To troubleshoot a misclassified workload scenario the following information is needed:

Workload groups

Azure portal

To get a list of all workload groups (including system workload groups) and associated details in the Azure portal:

  1. Go to the Azure Synapse workspace under which the dedicated SQL Pool of interest has been created.
  2. On the left side pane, all pool types created under the workspace are listed. Select SQL Pools under Analytical Pools section.
  3. Select the dedicated SQL pool of interest.
  4. In the left side pane, select Workload management under Settings.
  5. Under Workload groups section, all workloads are listed. By default only User-Defined Workload groups are listed. To view a list of both user-defined and system-defined workload groups, edit the filter and Select All.

Workload Group List filter

T-SQL

To view workload groups using T-SQL, connect to the dedicated SQL Pool using SQL Server Management Studio (SSMS) and issue following query:

SELECT * FROM sys.workload_management_workload_groups;

For more information, see sys.workload_management_workload_groups.

Workload classifiers

Azure portal

To list all workload classifiers (including system-defined classifiers) by workload group in the Azure portal, see the numbers listed in Classifiers column in Workload group table (see previous section).

Workload Group Classifier List

T-SQL

To get the list of all workload classifiers (including system-defined classifiers) using T-SQL, use following query:

SELECT * FROM sys.workload_management_workload_classifiers;

For more information, see sys.workload_management_workload_classifiers.

Users and mapped resource classes

To get a list of system defined resource classes and mapped users in T-SQL, use following query:

SELECT  r.name AS [Resource Class]
,       m.name AS [Member Name]
FROM    sys.database_role_members AS rm
JOIN    sys.database_principals AS r ON rm.role_principal_id = r.principal_id
JOIN    sys.database_principals AS m ON rm.member_principal_id = m.principal_id
WHERE   r.name IN ('mediumrc','largerc','xlargerc','staticrc10','staticrc20','staticrc30','staticrc40','staticrc50','staticrc60','staticrc70','staticrc80');

Workload group and classifier details of a request

The first step in troubleshooting a misclassified workload problem is to identify the workload group and workload classifier for a query.
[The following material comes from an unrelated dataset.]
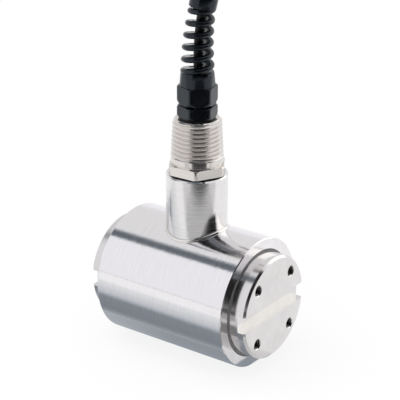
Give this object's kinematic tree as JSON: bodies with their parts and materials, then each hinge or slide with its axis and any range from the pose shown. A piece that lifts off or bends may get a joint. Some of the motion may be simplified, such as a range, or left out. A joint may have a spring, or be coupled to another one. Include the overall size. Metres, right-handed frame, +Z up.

Use the dynamic management view sys.dm_pdw_exec_requests to view submitted queries and their classification:

SELECT * FROM sys.dm_pdw_exec_requests;

For more information, see sys.dm_pdw_exec_requests.

Common scenarios of misclassified workloads

Here are some common scenarios where unintended misclassified workloads can occur:

Mixed usage of resource classes and user-defined workload management

In scenarios where resource classes and workload groups are used together, user role to resource class mappings can conflict with workload classifier rules, and lead to unintended query classification.

Consider following scenario:

  1. A database user, DBAUser, is assigned to largerc resource class role using sp_addrolemember procedure.
  2. DBAUser has created a new workload group and classifier using workload management.
  3. A newly-created workload classifier maps database role DBARole to mediumrc resource class with high importance.
  4. DBAUser is a made a member of the DBARole database role.
  5. When DBAUser runs a query, the query is expected to run on mediumrc based on workload classifier. Instead it will be assigned to largerc, as user mapping takes precedence over role membership mapping to a classifier.

It's best to avoid mixing usage of resource classes and workload management groups to do workload management. For more information on steps to convert resource classes to workloads, see Convert Resource Classes to Workload Groups.

However, there can be situations where both resource classes and workload management need to be used together. In such scenarios, to simplify troubleshooting misclassification, we recommend you remove resource class role mappings as you create workload classifiers. The code below returns existing resource class role memberships. Run sp_droprolemember for each member name returned from the corresponding resource class.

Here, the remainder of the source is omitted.